The crosslinked TPO sheet may include a composite resin including at least one resin of polyethylene and polypropylene and EPDM, sulfur, oil, a reinforcing filler, a vulcanization activator, a vulcanization accelerator, and an antioxidant. The sulfur may be added to the composite resin together with a vulcanization accelerator to be described later to induce a dynamic crosslinking reaction. The oil may be paraffinic oil, and may be included in an amount of 25 parts by weight or less but exceeding 0 parts by weight based on 100 parts by weight of the composite resin.
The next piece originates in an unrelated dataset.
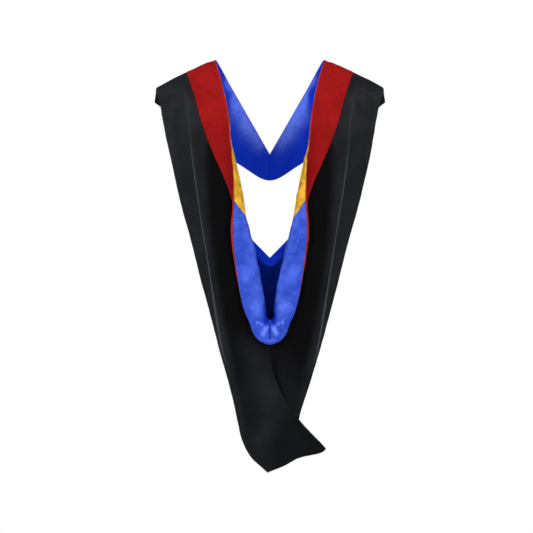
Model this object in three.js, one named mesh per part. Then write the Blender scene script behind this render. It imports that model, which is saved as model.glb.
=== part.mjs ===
import * as THREE from "three";

// An academic hood of the master's pattern, in the shape that it takes down a wearer's back.
// It is two mirrored panels, sewn at the centre front, at the centre back and along the tail.
// Each panel runs from the centre front over one shoulder and down the back to the tail. There it is
// a bag: an outer layer that faces backwards, a fold along the side, and a layer that lies on the back.
// Units are millimetres, +Z is up and -Y is behind the wearer. The origin is midway between the two
// neck points, where the velvet edges cross the tops of the shoulders.

// Overall reach
const drop = 1001; // neck points down to the tip of the tail
const halfSpan = 281; // centre line out to the hem's outer corner on a shoulder
const chestReach = 104; // centre front, in front of the shoulder ridge
const backReach = 150; // deepest point of the bag, behind the shoulder ridge

// Cloth
const velvetWidth = 76; // band of velvet along the neck edge
const velvetTuck = 16; // part of that width lost in the crease under the turned back edge
const velvetWall = 1.6;
const shellWall = 1.2;
const liningWall = 1;
const layerGap = 0.3; // between the lining and what it lies on
const seamGap = 0.3; // between two pieces sewn edge to edge
const velvetEdge = 2.6; // how far the velvet reaches past the lining along the neck edge

// Folds
const rollRadius = 6.5; // where the turned back edge rolls over
const foldRadius = 11; // at the side fold of the bag
const flatLapel = 25; // stretch of the neck edge that later turns back
const lapelPuff = 5; // how far the turned back edge stands off its chord
const layerBulge = 13; // roundness of the outer layer between its edges
const pleatHeight = 9; // soft pleat that runs down each outer layer
const ridgeRound = 9; // half width of the rounded ridge along the tail

// Where the lining changes, in rows of the table below
const chevronTop = 4.5;
const chevronEnd = 8;
const liningEnd = 13;

// One row for each section across the left panel, from the centre front to the foot of the opening.
// x is a share of halfSpan, z of drop, and y of chestReach in front and of backReach behind.
// edge: the neck edge. roll and turn: where the edge turns back, and how far, from 0 to 1.
// layer: depth of the outer layer beside the neck edge. fold: the side fold. hem: the plain edge,
// which is the centre seam once the two hems have met. crease: how far the side is folded.
// pleat: place of the pleat between fold and neck edge, and its height as a share of pleatHeight.
const sectionColumns =
  "edgeX edgeZ edgeY rollX rollZ turn layerY foldX foldZ foldY hemX hemZ hemY crease pleatAt pleat";
const sectionRows = [
  [0.0, 0.227, 0.93, 0.0, 0.227, 0, 0.94, 0.0, 0.28, 0.99, 0.0, 0.292, 1.0, 0, 0.45, 0],
  [0.154, 0.152, 0.83, 0.154, 0.152, 0, 0.86, 0.23, 0.235, 0.98, 0.249, 0.256, 0.99, 0, 0.45, 0],
  [0.317, 0.073, 0.52, 0.317, 0.073, 0, 0.54, 0.56, 0.16, 0.76, 0.619, 0.183, 0.79, 0, 0.45, 0],
  [0.468, 0.0, 0.0, 0.468, 0.0, 0, 0.0, 0.98, 0.069, 0.02, 1.0, 0.103, 0.12, 0.15, 0.45, 0],
  [0.416, 0.052, -0.32, 0.416, 0.052, 0, -0.31, 0.962, 0.094, -0.09, 0.905, 0.128, -0.02, 0.7, 0.45, 0.4],
  [0.365, 0.12, -0.61, 0.365, 0.12, 0.1, -0.58, 0.916, 0.152, -0.24, 0.8, 0.2, -0.25, 1, 0.42, 0.9],
  [0.334, 0.198, -0.85, 0.315, 0.2, 0.7, -0.74, 0.86, 0.234, -0.37, 0.6, 0.289, -0.48, 1, 0.37, 1],
  [0.317, 0.27, -0.92, 0.262, 0.287, 1, -0.81, 0.8, 0.311, -0.47, 0.38, 0.364, -0.6, 1, 0.35, 1],
  [0.314, 0.341, -0.93, 0.2, 0.387, 1, -0.84, 0.735, 0.384, -0.54, 0.18, 0.43, -0.63, 1, 0.33, 1],
  [0.324, 0.42, -0.94, 0.132, 0.463, 1, -0.85, 0.662, 0.456, -0.59, 0.0, 0.482, -0.64, 1, 0.3, 1],
  [0.283, 0.524, -0.93, 0.072, 0.543, 1, -0.84, 0.584, 0.541, -0.62, 0.0, 0.56, -0.63, 1, 0.27, 0.9],
  [0.193, 0.628, -0.95, 0.033, 0.606, 1, -0.84, 0.494, 0.638, -0.64, 0.0, 0.645, -0.62, 1, 0.25, 0.6],
  [0.0, 0.692, -0.99, 0.0, 0.634, 1, -0.84, 0.417, 0.715, -0.67, 0.0, 0.73, -0.63, 1, 0.25, 0.3],
];

// One row for each section across the tail, where the ridge of the two outer layers swings to one side.
// seam: the ridge. left and right: the two side folds. back: the centre seam of the inner layers.
// puff: how far each outer layer stands off its chord, as shares of layerBulge. sag: how far the left
// one drops beside the ridge and rises at its middle, as a share of ridgeRound.
const tailColumns =
  "seamX seamZ seamY leftX leftZ leftY rightX rightZ rightY backX backZ backY crease puffLeft puffRight sag";
const tailRows = [
  [0.027, 0.759, -0.92, -0.335, 0.804, -0.7, 0.333, 0.797, -0.7, -0.033, 0.814, -0.66, 0.8, 0.9, 0.3, 0],
  [0.139, 0.831, -1.0, -0.279, 0.872, -0.73, 0.255, 0.867, -0.74, -0.102, 0.887, -0.7, 0.5, 0.8, -0.2, 0],
  [0.294, 0.889, -0.98, -0.236, 0.923, -0.76, 0.234, 0.916, -0.79, -0.171, 0.935, -0.72, 0.35, 0.6, -0.3, 0],
  [0.402, 0.922, -0.92, -0.167, 0.959, -0.77, 0.19, 0.947, -0.81, -0.12, 0.966, -0.745, 0.25, 0.4, -0.2, 0],
  [0.479, 0.943, -0.88, -0.012, 1.0, -0.8, 0.174, 0.972, -0.82, 0.044, 0.99, -0.785, 0.2, 0.15, -0.1, 0.5],
];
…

The reinforcing filler may be carbon black, and the carbon black may be included in an amount of 20 parts by weight or less but exceeding 0 parts by weight based on 100 parts by weight of the composite resin. The vulcanization activator may be any one selected from the group consisting of zinc oxide (ZnO), saturated fatty acid, and mixtures thereof. The saturated fatty acid may be, for example, stearic acid. Based on 100 parts by weight of the composite resin, the amount of zinc oxide may be 1 to 5 parts by weight, and the amount of saturated fatty acid may be 0.1 to 2 parts by weight. The vulcanization accelerator may be N-(1,3-dimethyl) N′-phenyl-p-phenylenediamine, and may be included in an amount of 0.1 to 2 parts by weight based on 100 parts by weight of the composite resin. The antioxidant may be a quinoline-based compound, particularly polymerized 2,2,4-trimethyl-1,2-dihydroquinoline, and may be included in an amount of 0.1 to 2 parts by weight based on 100 parts by weight of the composite resin.